I am used to take a lot of notes in writing, either longhand or in the computer. But most often, the reason something doesn't get recorded is that I can't be bothered to type/write yet more again. So, I am curious whether having spoken files will see to that in some sense. Generally, I think I am someone whose thoughts and arguments are becoming much more quickly much clearer in conversation, when spoken. It's quite often at those moments that I feel something coming together. So, maybe I should just organise the 'talking to myself' element of that.

And: if it's noted, I can chuck it out of my mind, I no longer have to keep thinking about it in worry that I may forget. So, Folder A on my rather impressive Olympus recorder has various thoughts on labour politics on it, notably (a) the wildcat strikes at UK refineries against the use of foreign workers; (b) comments on an article on Rosa Luxemburg, experience and organisation, and (c) notes from the class I taught on Wednesday where we discussed the end of career.

Well, this post was supposed to be on some earlier experiments with pastels on dark paper. Have a taster of these. I think they will be on show tomorrow.

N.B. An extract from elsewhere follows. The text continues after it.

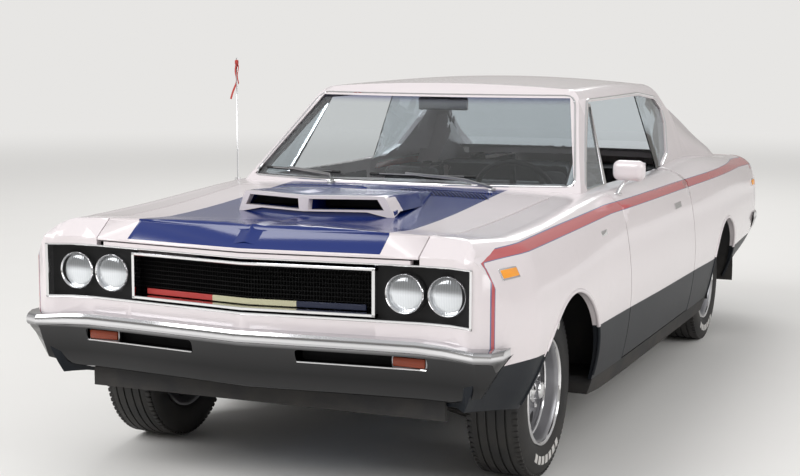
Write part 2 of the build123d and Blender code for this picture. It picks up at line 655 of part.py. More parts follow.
def make_tail():
    """Rear panel, tail lamps and the deck between the rear window and the trunk lid."""
    panel = SHELL & block(-TRUNK_HALF + 40, TRUNK_HALF - 40, TAIL_Y - 200, TAIL_Y + 100, 0,
                          DECK_EDGE_Z - 60 - SHUT)
    box = tail_lamp_box()
    panel -= box
    panel -= mirror(box, about=Plane.YZ)
    for cut in plate_holes(PLATE_HOLE_R * 4):
        panel -= cut
    keep("tail_panel", panel)
    keep("tail_lamps", both_sides(SKIN_SHELL & box))
    deck = SHELL & block(-TRUNK_HALF + 40, TRUNK_HALF - 40, BACKLIGHT_FOOT_Y - DECK_DEPTH,
                         TRUNK_FRONT_Y - SHUT, BELT_Z - 80, ROOF_Z)
    keep("rear_deck", deck)


def make_hood_scoop():
    """Twin-mouthed air scoop that sits on the hood."""
    y0 = SCOOP_LIP_Y
    sections = []
    for step, foot, top, z in ((0, 1.0, 0.82, 0), (0.5, 0.98, 0.82, 4), (1.0, 0.8, 0.66, -20)):
        foot_half, top_half = SCOOP_HALF * foot, SCOOP_HALF * top
        y, high, low = y0 + SCOOP_LENGTH * step, SCOOP_TOP_Z + z, SCOOP_TOP_Z - 110
        points = [(-foot_half, y, low), (foot_half, y, low), (top_half, y, high),
                  (-top_half, y, high)]
        sections.append(make_face(Polyline(*points, close=True)))
    scoop = loft(sections, ruled=True) - BODY
    for side in (-1, 1):
        mouth = ((side * 18, SCOOP_TOP_Z - 52), (side * 288, SCOOP_TOP_Z - 52),
                 (side * 264, SCOOP_TOP_Z - 12), (side * 22, SCOOP_TOP_Z - 12))
        scoop -= front_prism(mouth, y0 - 5, y0 + 330)
    valley = ((-150, SCOOP_TOP_Z + 9), (150, SCOOP_TOP_Z + 9), (110, SCOOP_TOP_Z - 9),
              (-110, SCOOP_TOP_Z - 9))
    scoop -= front_prism(valley, y0 + 90, y0 + SCOOP_LENGTH + 5)
    keep("hood_scoop", scoop)


def shield_point(x, climb, out):
    """Point over the windshield: across, up the slope from its foot, and out from the glass."""
    length = hypot(SHIELD_RUN, SHIELD_RISE)
    along = Vector(0, SHIELD_RUN / length, SHIELD_RISE / length)
    outward = Vector(0, -SHIELD_RISE / length, SHIELD_RUN / length)
    sag = SHIELD_RADIUS - (SHIELD_RADIUS ** 2 - x * x) ** 0.5
    return Vector(x, SHIELD_FOOT_Y, SHIELD_FOOT_Z) + along * climb + outward * (out - sag)


def make_wipers():
    """Two wiper arms with their blades, parked low on the glass."""
    wipers = []
    for pivot_x, blade in ((470.0, ((20.0, 92.0), (450.0, 116.0))),
                           (-160.0, ((-620.0, 130.0), (-190.0, 92.0)))):
        foot = shield_point(pivot_x, 0, 24)
        ends = [shield_point(x, climb, 12) for x, climb in blade]
        middle = (ends[0] + ends[1]) * 0.5
        wiper = rod(tuple(ends[0]), tuple(ends[1]), 5)
        wiper += rod(tuple(foot), tuple(middle), 5)
        wiper += Pos(*foot) * Cylinder(12, 80)
        wipers.append(wiper - BODY)
    keep("wipers", Compound(children=wipers))


ANTENNA = (-838.0, DOOR_FRONT_Y - 76)
ANTENNA_TOP_Z = 1530.0


def make_antenna():
    """Whip antenna with its domed foot on the right fender."""
    x, y = ANTENNA
    whip = Pos(x, y, 0) * Cylinder(3, ANTENNA_TOP_Z, align=(Align.CENTER, Align.CENTER, Align.MIN))
    foot = Pos(x, y, 0) * Cylinder(14, BELT_Z, align=(Align.CENTER, Align.CENTER, Align.MIN))
    keep("antenna", (whip + foot) & block(x - 40, x + 40, y - 40, y + 40, SHOULDER_CUT_Z, 2000)
         - BODY)


SHOULDER_CUT_Z = 900.0


def vent_outline(gap):
    """Side outline of a vent window, drawn in by gap."""
    foot_z = BELT_Z - 40 if gap == 0 else BELT_Z + 6
    slope = 446 / (SIDE_TOP_Z - 4 - BELT_Z - 14)
    top_z = SIDE_TOP_Z - 12 - gap
    clear = SHUT * 1.9 + gap * 1.6
    low_z = BELT_Z + 14
    return ((PILLAR_FOOT_Y + SHUT + gap, foot_z),
            (PILLAR_FOOT_Y + SHUT + gap, low_z - 4),
            (PILLAR_FOOT_Y + clear + (top_z - low_z) * slope, top_z),
            (DOOR_FRONT_Y + 480 - gap, top_z),
            (DOOR_FRONT_Y + 290 - gap, foot_z))


HANDLE = (DOOR_REAR_Y - 370, 834.0, 130.0, 26.0)


def make_door_trim():
    """Vent windows, their bright frames, the door handles and the mirror."""
    ring = side_prism(vent_outline(0), 500, BODY_HALF) - side_prism(vent_outline(12), 500, BODY_HALF)
    frame = (cabin_form(4) - cabin_form(18)) & ring
    y, z, long, high = HANDLE
    handle = BADGE_SHELL & block(BODY_HALF / 2, BODY_HALF * 1.1, y, y + long, z, z + high)
    chrome = Compound(children=(frame - BODY).solids() + handle.solids())
    pane = (cabin_form(8) - cabin_form(12)) & side_prism(vent_outline(12), 500, BODY_HALF)
    pane -= BODY
    for side, flip in (("left", False), ("right", True)):
        keep("door_chrome_" + side, mirror(chrome, about=Plane.YZ) if flip else chrome)
        keep("vent_glass_" + side, mirror(pane, about=Plane.YZ) if flip else pane)


MIRROR_FOOT = (872.0, DOOR_FRONT_Y + 110)
MIRROR_HEAD = (905.0, DOOR_FRONT_Y + 180, 1068.0)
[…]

Pond reflections on darkness
Pond reflection on darkness #1
Soft pastel on board

* buckage, n. , first usage c2001; denotes the wilful combination of two unrelated words into a new creation; usually based on some metaphorically imagery employed by Gesa Helms, etymological origin: a combination of the English nouns bucket and luggage for a bucket full of unnecessary luggage that one carries around.
Does that sound about right, P.?

3 comments:

vivien said...

oh this is looking interesting :>)

I think revisiting the familiar and exploring thoughts and options can lead on to some really varied ideas. When something is new we can be too hung up on getting to know it as it is before getting to the experimental stage.

Jeanette Jobson said...

I love your experiments with colour and reflections. The last piece is just so appealing.

Gesa said...

:) Thank you!

Yes, that's quite a good way of putting it, Vivien... the 'getting to know you' bit standing in the way. It's an interesting tension that the familiarity sets up: it's a comfort and a challenge at the same time.

And I keep thinking about something that Jeanette said early on in response to my scary place memories: that it is those kind of experiences that allow us to make.... hm, groping for words... meaningful?... good?... possibly: involved... pieces of art.

Am sticking with the eeriness for a while though. Exploring a different palette (high chroma, cool hues) is a good challenge for that... not to get overwhelmed with familiarity.